匿名さん
■男社会の身勝手な正論とマッチョ女史の善意の加害働け、産め、育てろに加えて「キャリアのために早く産め」成功した女性識者の助言が"普通の女性"を苦しめる 若い女性の早婚・早出産の意欲は強いが、なぜそれが叶わないのか
働け、産め、育てろ、キャリアのためには早く産んだほうがいい……。女性への圧力は日増しに強くなっている。雇用ジャーナリストの海老原嗣生さんは「若い女性の早婚・早出産の願望はもともと強い。でもなぜそれが叶わないのか。焚きつける、急かす、追い込む……そんなことでは解決できない本当の理由に迫るべき時だ」という――。
とかく、政治家やマスコミなど「男社会の代表」たる論者は、女性の痛みをわからず、勝手な正論を謳い、理解なき支援を施すものです。「働く女性の支援」と銘打って、女性が働きながら育児や家事ができる環境を整える。つまりそれは女性に「働き、産み、育てる」ことを強要することに他なりません。
一方で、同性(女性)の識者は、進歩的な論調の中で、善意の加害者になってしまうことが、どの時代にもよく見られます。
■同性からの「私はそれができたんだから」に戸惑い
こうした女性識者からの発信は多くの場合、「私はそれができた」という彼女ら自身の体験で実証されていることが多い。加えて、その提言内容は、現状の社会システムにおいては、かなり利得の多い方策でもある。
■優秀な同性が振りかざす成功則がしんどい
彼女らの提言には、一つの傾向があります。それは、「時代環境の中で、最善の生き方をしたいのであれば、こうすべき」という教条的かつ現実的な論調です。むやみに理想論を追いかけ、現実社会と敵対していては、ますます女性はつらい立場に追いやられてしまうのは確かです。「だから今の社会では、こうすべき」という一種の成功則が、同性の優秀な成功者から振りかざされると、多くの一般女性はそれにうなずかざるを得なくもなります。そして、その通りに生きようと堅苦しい思いをしたり、そうなれない自分を責めることにもなる。

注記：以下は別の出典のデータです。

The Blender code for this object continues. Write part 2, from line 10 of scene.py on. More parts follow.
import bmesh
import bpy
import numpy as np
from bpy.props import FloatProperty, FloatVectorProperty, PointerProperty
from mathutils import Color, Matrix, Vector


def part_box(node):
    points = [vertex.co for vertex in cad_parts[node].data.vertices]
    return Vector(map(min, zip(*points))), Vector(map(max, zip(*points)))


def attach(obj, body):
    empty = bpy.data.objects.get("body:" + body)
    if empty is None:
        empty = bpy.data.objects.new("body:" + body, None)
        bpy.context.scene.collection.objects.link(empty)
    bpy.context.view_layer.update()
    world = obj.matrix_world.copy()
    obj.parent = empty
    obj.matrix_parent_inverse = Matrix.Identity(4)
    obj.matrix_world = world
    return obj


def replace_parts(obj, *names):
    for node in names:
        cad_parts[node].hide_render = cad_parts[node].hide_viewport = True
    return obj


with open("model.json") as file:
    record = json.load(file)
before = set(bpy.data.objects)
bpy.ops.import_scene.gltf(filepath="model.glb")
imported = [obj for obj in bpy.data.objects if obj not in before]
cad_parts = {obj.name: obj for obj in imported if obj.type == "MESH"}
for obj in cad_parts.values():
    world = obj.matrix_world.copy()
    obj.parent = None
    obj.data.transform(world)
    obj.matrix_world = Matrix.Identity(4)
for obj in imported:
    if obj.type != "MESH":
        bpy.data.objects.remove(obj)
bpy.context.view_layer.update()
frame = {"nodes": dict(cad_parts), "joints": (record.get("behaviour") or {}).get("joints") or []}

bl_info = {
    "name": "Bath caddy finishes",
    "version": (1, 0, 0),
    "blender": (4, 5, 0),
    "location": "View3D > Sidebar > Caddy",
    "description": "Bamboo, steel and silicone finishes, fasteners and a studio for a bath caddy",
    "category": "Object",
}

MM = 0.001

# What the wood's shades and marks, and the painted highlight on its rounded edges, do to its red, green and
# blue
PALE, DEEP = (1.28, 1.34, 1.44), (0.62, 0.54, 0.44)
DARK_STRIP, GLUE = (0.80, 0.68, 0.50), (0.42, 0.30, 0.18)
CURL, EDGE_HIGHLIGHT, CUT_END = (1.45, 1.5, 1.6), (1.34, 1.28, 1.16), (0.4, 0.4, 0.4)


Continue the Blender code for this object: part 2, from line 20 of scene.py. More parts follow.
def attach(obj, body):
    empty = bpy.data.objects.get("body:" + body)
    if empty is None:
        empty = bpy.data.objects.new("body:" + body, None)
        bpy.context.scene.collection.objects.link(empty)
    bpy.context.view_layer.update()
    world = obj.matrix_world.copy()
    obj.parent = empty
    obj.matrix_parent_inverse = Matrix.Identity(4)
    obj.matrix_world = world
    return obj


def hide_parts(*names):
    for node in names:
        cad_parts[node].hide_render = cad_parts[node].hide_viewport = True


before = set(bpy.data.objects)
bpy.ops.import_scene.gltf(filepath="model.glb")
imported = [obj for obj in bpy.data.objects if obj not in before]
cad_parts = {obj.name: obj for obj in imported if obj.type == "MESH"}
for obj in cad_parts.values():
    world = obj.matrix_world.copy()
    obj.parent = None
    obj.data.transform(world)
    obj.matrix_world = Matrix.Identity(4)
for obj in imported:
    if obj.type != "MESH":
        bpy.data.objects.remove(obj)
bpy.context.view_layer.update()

つまり、「良かれと思って差し伸べた手」が、ありがた迷惑になっている。
ましてや、現在では社会の変化は速く激しくなっています。「こうしたら上手く行った」というノウハウが、5年やそこらで通用しなくなることも少なくありません。
だからこそ、時代と社会を限定した中で成り立つ勝ち組女性の成功則よりも、「女性の痛み」を起点に論を進めるべきと、私は考えています。